'Miss Mayor'
If life’s a stage, one of the most memorable parts I’ve played is that of a teacher.
I remember being fresh out of Journalism school at the University of the Philippines and brimming with idealism. I wasn’t about to go out into the streets and take up a placard (it was the prelude to the EDSA years) in order to change the world. I wanted to teach. I wanted to inspire fresh, young minds. I was (still am) so acutely aware of how my teachers have molded me and I was eager to give back right away.
I applied for a part-time teaching job at the high school department of my alma mater, the Assumption Convent, and taught English literature for two years. I was called “Miss Mayor” by my students. I tried to weave in life into my lesson plans. I remember teaching Julius Caesar as the Marcos years were waning and the Aquino presidency was dawning, and letting my students see in the Shakespearean drama the various threads that crisscross the fabric of power.
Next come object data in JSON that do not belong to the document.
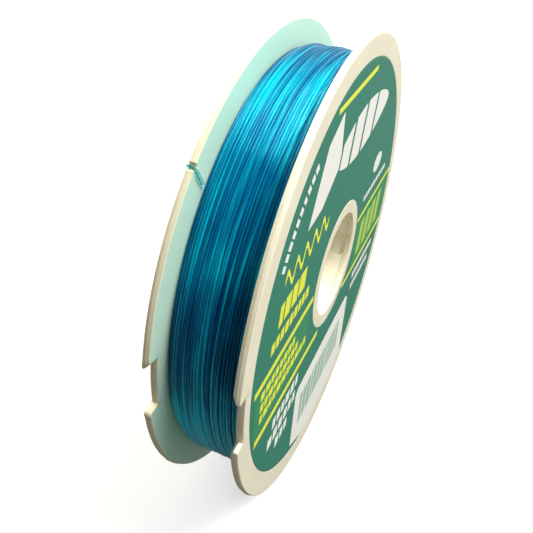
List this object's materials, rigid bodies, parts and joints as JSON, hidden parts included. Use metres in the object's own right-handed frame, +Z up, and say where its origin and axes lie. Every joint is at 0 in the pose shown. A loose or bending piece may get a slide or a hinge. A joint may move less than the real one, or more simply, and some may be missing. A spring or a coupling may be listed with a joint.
{
  "type": "fishing line spool",
  "caption": "Narrow fishing line spool with wide notched flanges, a through bore, a printed front label and a wound translucent line whose free end crosses one rim.",
  "frame": {"origin": "on the spool's axis, midway between the two flanges", "axes": "+Y along the bore from the labelled front flange to the rear flange, +Z up when the spool stands on its rims, with both rim notches on the -X side"},
  "size_m": [0.072, 0.0133, 0.072],
  "materials": {
    "front_flange": "satin off-white moulded plastic, slightly translucent",
    "rear_flange": "satin off-white moulded plastic, slightly translucent",
    "hub": "satin off-white moulded plastic",
    "front_label": "printed film label, satin green with yellow and white bars",
    "line": "glossy translucent blue monofilament",
    "tape": "thin clear adhesive tape"
  },
  "bodies": {
    "root": {"front_flange": "front_flange", "rear_flange": "rear_flange", "hub": "hub", "front_label": "front_label", "line_winding": "line", "line_start": "line", "line_tail": "line", "tail_tape": "tape"}
  },
  "joints": []
}
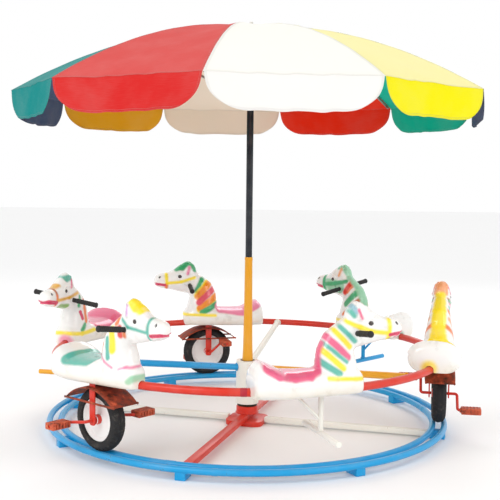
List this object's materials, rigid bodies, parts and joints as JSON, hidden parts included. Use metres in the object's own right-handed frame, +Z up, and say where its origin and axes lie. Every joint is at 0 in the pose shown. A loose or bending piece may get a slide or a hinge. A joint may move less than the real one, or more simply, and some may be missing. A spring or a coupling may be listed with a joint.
{
  "type": "pedal carousel",
  "caption": "Pedal-driven children's carousel: horses on a ring carried by tricycle wheels on a round rail track, under an umbrella.",
  "frame": {"origin": "on the floor, on the vertical axis that the carousel turns about", "axes": "+Z up; the picture's view looks along +Y, with +X to its right"},
  "size_m": [2.2934, 2.2934, 2.0153],
  "materials": {
    "track_blue": "satin gloss enamel",
    "signal_red": "satin gloss enamel",
    "cream_white": "satin gloss enamel",
    "post_yellow": "satin gloss enamel",
    "spoke_blue": "satin gloss enamel",
    "pole_navy": "satin gloss enamel",
    "canopy_cloth": "woven polyester in coloured panels",
    "cap_plastic": "moulded",
    "rib_steel": "drawn",
    "dark_steel": "greased",
    "shell_white": "glossy gel coat with sprayed colours",
    "grip_black": "moulded grips on a steel rod",
    "tyre_black": "treaded",
    "rust_brown": "worn red-brown enamel with rust",
    "pedal_rubber": "grooved"
  },
  "bodies": {
    "base": {"track_ring": "track_blue", "base_bar_red": "signal_red", "base_bar_white_left": "cream_white", "base_bar_white_right": "cream_white", "centre_plate": "signal_red", "centre_socket": "signal_red", "thrust_ring": "dark_steel", "yellow_post": "post_yellow", "umbrella_pole": "pole_navy", "canopy": "canopy_cloth", "canopy_skirt": "canopy_cloth", "top_cap": "cap_plastic", "rib_frame": "rib_steel", "stretcher_frame": "rib_steel"},
    "carousel": {"hub_sleeve": "cream_white", "hub_bush": "dark_steel", "spoke_white": "cream_white", "spoke_blue": "spoke_blue", "spoke_yellow": "post_yellow", "horse_ring": "signal_red", "horse_1": "shell_white", "horse_2": "shell_white", "horse_3": "shell_white", "horse_4": "shell_white", "horse_5": "shell_white", "horse_6": "shell_white", "handlebar_1": "grip_black", "handlebar_2": "grip_black", "handlebar_3": "grip_black", "handlebar_4": "grip_black", "handlebar_5": "grip_black", "fork_1": "signal_red", "fork_2": "signal_red", "fork_3": "signal_red", "mudguard_1": "rust_brown", "mudguard_2": "rust_brown", "mudguard_3": "rust_brown", "footrest_1": "spoke_blue", "footrest_3": "post_yellow", "footrest_5": "cream_white"},
    "wheel_1": {"tyre_1": "tyre_black", "wheel_disc_1": "cream_white", "crank_1": "signal_red"},
    "pedal_outer_1": {"pedal_outer_1": "pedal_rubber"},
    "pedal_inner_1": {"pedal_inner_1": "pedal_rubber"},
    "wheel_2": {"tyre_2": "tyre_black", "wheel_disc_2": "cream_white", "crank_2": "signal_red"},
    "pedal_outer_2": {"pedal_outer_2": "pedal_rubber"},
    "pedal_inner_2": {"pedal_inner_2": "pedal_rubber"},
    "wheel_3": {"tyre_3": "tyre_black", "wheel_disc_3": "cream_white", "crank_3": "signal_red"},
    "pedal_outer_3": {"pedal_outer_3": "pedal_rubber"},
    "pedal_inner_3": {"pedal_inner_3": "pedal_rubber"}
  },
  "joints": [
    {"name": "carousel_turn", "type": "hinge", "parent": "base", "child": "carousel", "pos_m": [0, 0, 0.373], "axis": [0, 0, 1], "continuous": true},
    {"name": "wheel_1_spin", "type": "hinge", "parent": "carousel", "child": "wheel_1", "pos_m": [-0.24795, 0.92536, 0.19608], "axis": [-0.2588, 0.9659, 0], "continuous": true},
    {"name": "pedal_outer_1_spin", "type": "hinge", "parent": "wheel_1", "child": "pedal_outer_1", "pos_m": [-0.36253, 1.0515, 0.12582], "axis": [-0.2588, 0.9659, 0], "continuous": true},
    {"name": "pedal_inner_1_spin", "type": "hinge", "parent": "wheel_1", "child": "pedal_inner_1", "pos_m": [-0.13337, 0.79922, 0.26634], "axis": [-0.2588, 0.9659, 0], "continuous": true},
    {"name": "wheel_2_spin", "type": "hinge", "parent": "carousel", "child": "wheel_2", "pos_m": [-0.63479, -0.7175, 0.19608], "axis": [-0.6626, -0.749, 0], "continuous": true},
    {"name": "pedal_outer_2_spin", "type": "hinge", "parent": "wheel_2", "child": "pedal_outer_2", "pos_m": [-0.81262, -0.76245, 0.17785], "axis": [-0.6626, -0.749, 0], "continuous": true},
    {"name": "pedal_inner_2_spin", "type": "hinge", "parent": "wheel_2", "child": "pedal_inner_2", "pos_m": [-0.45696, -0.67255, 0.21432], "axis": [-0.6626, -0.749, 0], "continuous": true},
    {"name": "wheel_3_spin", "type": "hinge", "parent": "carousel", "child": "wheel_3", "pos_m": [0.94486, -0.15812, 0.19608], "axis": [0.9863, -0.165, 0], "continuous": true},
    {"name": "pedal_outer_3_spin", "type": "hinge", "parent": "wheel_3", "child": "pedal_outer_3", "pos_m": [1.08009, -0.26795, 0.13586], "axis": [0.9863, -0.165, 0], "continuous": true},
    {"name": "pedal_inner_3_spin", "type": "hinge", "parent": "wheel_3", "child": "pedal_inner_3", "pos_m": [0.80963, -0.04828, 0.25631], "axis": [0.9863, -0.165, 0], "continuous": true}
  ],
  "couplings": [
    {"joint": "wheel_1_spin", "follows": "carousel_turn", "ratio": -6.9191},
    {"joint": "wheel_2_spin", "follows": "carousel_turn", "ratio": -6.9191},
    {"joint": "wheel_3_spin", "follows": "carousel_turn", "ratio": -6.9191}
  ]
}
I saw in every student a fresh mold of clay, an uncut piece of cloth that could be molded and patterned into someone productive and principled. I guess I also was living out a secret fantasy — because teaching is performing. It’s a one-man show before a live audience. When your “audience” yawns, you better spice up your act. It was also an introduction to Power 101, for every teacher is a judge. She gives verdicts at the end of every grading period, numerical verdicts where every decimal point counts. She learns to be compassionate, she learns to be firm. I remember that deliberations for the top spot were as delicate and life-altering as deliberations for those who were to fail. And in both cases, every fraction of a grade was as powerful as a nuclear bomb. It altered outcomes.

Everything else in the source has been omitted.